▶ Data extract:
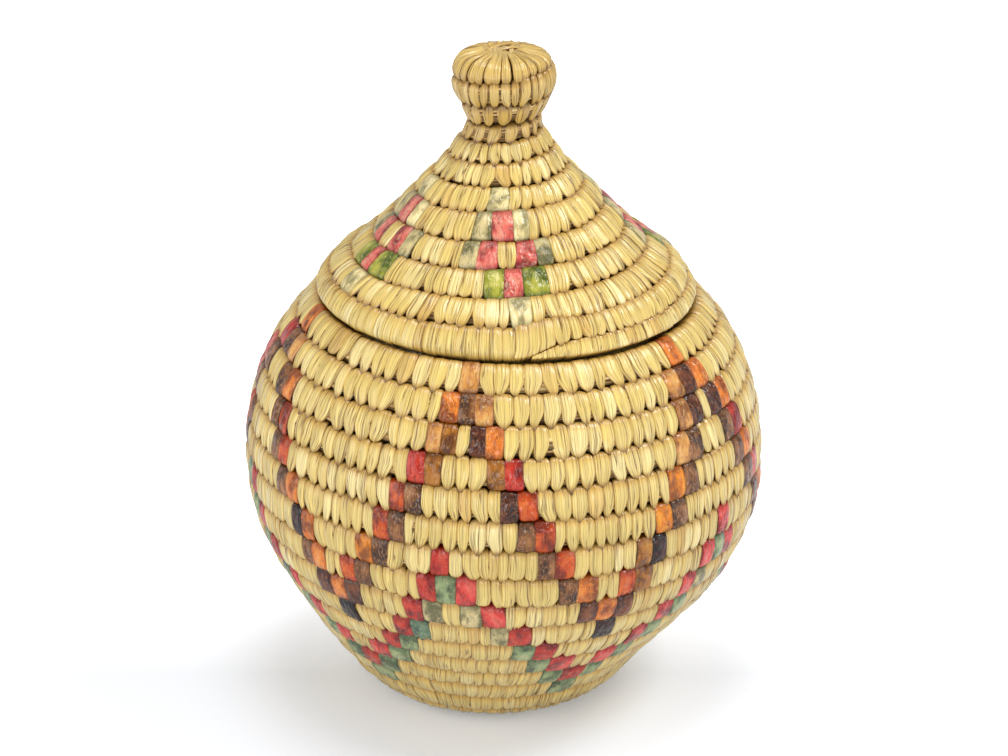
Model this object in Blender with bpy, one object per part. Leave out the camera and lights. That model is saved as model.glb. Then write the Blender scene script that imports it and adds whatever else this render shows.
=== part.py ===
"""Round lidded basket of coiled grass, standing on Z = 0 with its axis on the Z axis. Metres, +Z up.

A basket of this kind is one long cord of grass, wound row on row and sewn to the row before it with palm
strip. The base, wall and mouth here are one such coil, cut into runs, and the lid is another, from the middle
of its knob to its rim. The first climbs clockwise, seen from above, and the second falls clockwise. Each coil
follows the outline of the basket's skin at a cord's half thickness inside it. The last rows are squeezed and
the last one tapers, so that mouth and rim end on two edges that sway alike, lower at the right, and meet.
"""

import bisect
import math

import bmesh
import bpy
from mathutils import Vector, kdtree

# The basket's skin
BELLY_RADIUS = 0.0776
WALL_HEIGHT = 0.1250
LID_RADIUS = 0.0567
LID_HEIGHT = 0.0725
KNOB_RADIUS = 0.0151

# Skin outlines from the foot to the mouth, the rim to the neck, and the neck to the top of the knob
WALL_OUTLINE_SHARES = (  # of the belly's radius and the wall's height
    (0.452, 0.000),
    (0.540, 0.042),
    (0.610, 0.099),
    (0.750, 0.214),
    (0.883, 0.334),
    (0.977, 0.468),
    (1.000, 0.613),
    (0.965, 0.758),
    (0.872, 0.891),
    (0.727, 1.000),
    (0.705, 1.016),
)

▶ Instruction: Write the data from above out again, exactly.

▶ Answer to the task:
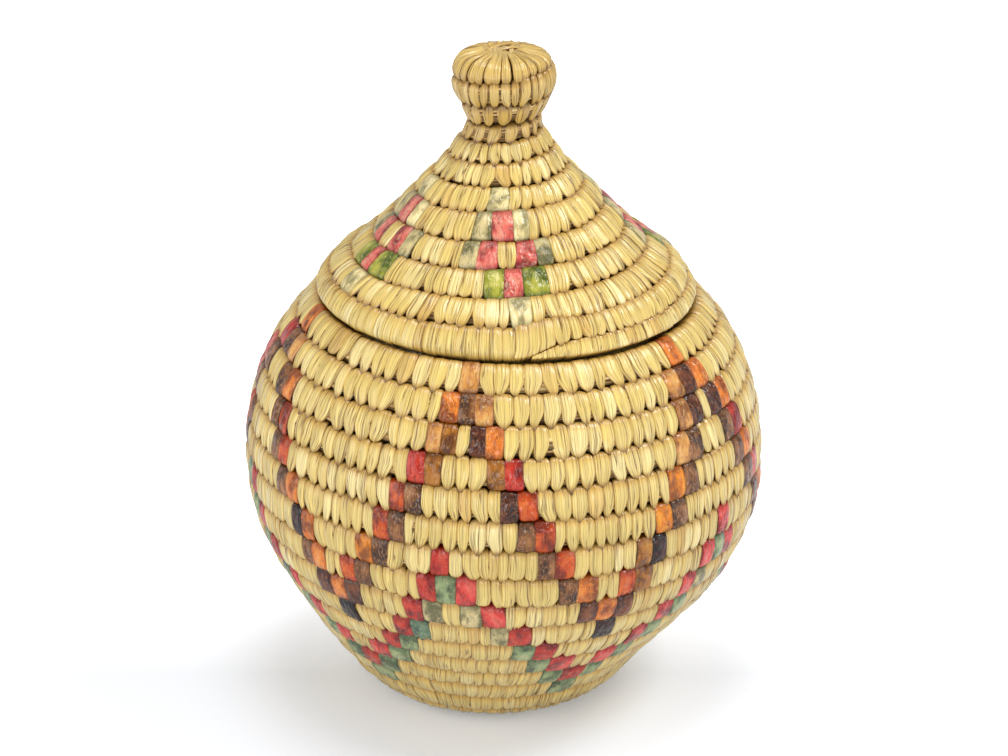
Model this object in Blender with bpy, one object per part. Leave out the camera and lights. That model is saved as model.glb. Then write the Blender scene script that imports it and adds whatever else this render shows.
=== part.py ===
"""Round lidded basket of coiled grass, standing on Z = 0 with its axis on the Z axis. Metres, +Z up.

A basket of this kind is one long cord of grass, wound row on row and sewn to the row before it with palm
strip. The base, wall and mouth here are one such coil, cut into runs, and the lid is another, from the middle
of its knob to its rim. The first climbs clockwise, seen from above, and the second falls clockwise. Each coil
follows the outline of the basket's skin at a cord's half thickness inside it. The last rows are squeezed and
the last one tapers, so that mouth and rim end on two edges that sway alike, lower at the right, and meet.
"""

import bisect
import math

import bmesh
import bpy
from mathutils import Vector, kdtree

# The basket's skin
BELLY_RADIUS = 0.0776
WALL_HEIGHT = 0.1250
LID_RADIUS = 0.0567
LID_HEIGHT = 0.0725
KNOB_RADIUS = 0.0151

# Skin outlines from the foot to the mouth, the rim to the neck, and the neck to the top of the knob
WALL_OUTLINE_SHARES = (  # of the belly's radius and the wall's height
    (0.452, 0.000),
    (0.540, 0.042),
    (0.610, 0.099),
    (0.750, 0.214),
    (0.883, 0.334),
    (0.977, 0.468),
    (1.000, 0.613),
    (0.965, 0.758),
    (0.872, 0.891),
    (0.727, 1.000),
    (0.705, 1.016),
)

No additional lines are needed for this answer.